An extended cut of the film has occasionally been shown with television airings. The cut extends the film by over four minutes.

==Release==
===Critical response===
On Rotten Tomatoes the film has an approval rating of 31% based on reviews from 16 critics as of September 2026. On Metacritic it has a score of 45 out of 100 based on reviews from 20 critics, indicating "mixed or average reviews". Audiences surveyed by CinemaScore gave the film a grade "A−" on scale of A to F.
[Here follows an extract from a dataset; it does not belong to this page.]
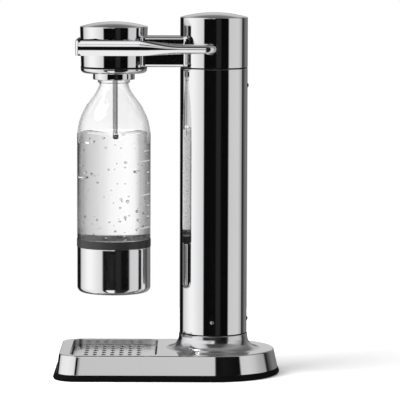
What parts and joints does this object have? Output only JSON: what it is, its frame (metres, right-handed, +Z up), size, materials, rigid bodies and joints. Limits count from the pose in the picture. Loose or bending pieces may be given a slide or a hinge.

Brian Lowry of Variety magazine wrote: "Those who grew up watching The Little Rascals may well be intrigued by the idea of introducing their kids to this full-color, bigscreen version. Still, the challenge of stretching those mildly diverting shorts to feature length remains formidable, and one has to wonder whether an audience exists beyond nostalgic parents and their young children." Writing in The Washington Post, critic Desson Howe described the film as "a see-through marketing impulse more than a creative venture" with "gratuitous grown-up cameos," and concluded that "if one thing unites parents as one, makes them stand up and cheer, it's likely to be that familiar on-screen credit: The End." Film critic Glenn Kenny reported in Entertainment Weekly that the film was "not half bad" and "a minor delight," that it "can be seen as another of the director’s love/hate letters to L.A.," and suggested that "[Spheeris'] experience with the half-formed humans in [her] Decline movies may have provided the forbearance to deal with her preteen actors."

===Box office===
The Little Rascals earned $10 million at the North American box office during its opening weekend, ranking in fourth place behind Clear and Present Danger, The Mask and Forrest Gump. The film grossed a worldwide total of $67,308,282.

==Home media==
The Little Rascals was released on VHS, DVD, and Blu-ray in 1995, 2004, and 2014 respectively.

==See also==
- Our Gang
- The Little Rascals (animated TV series)
- The Little Rascals Save the Day (2014 film)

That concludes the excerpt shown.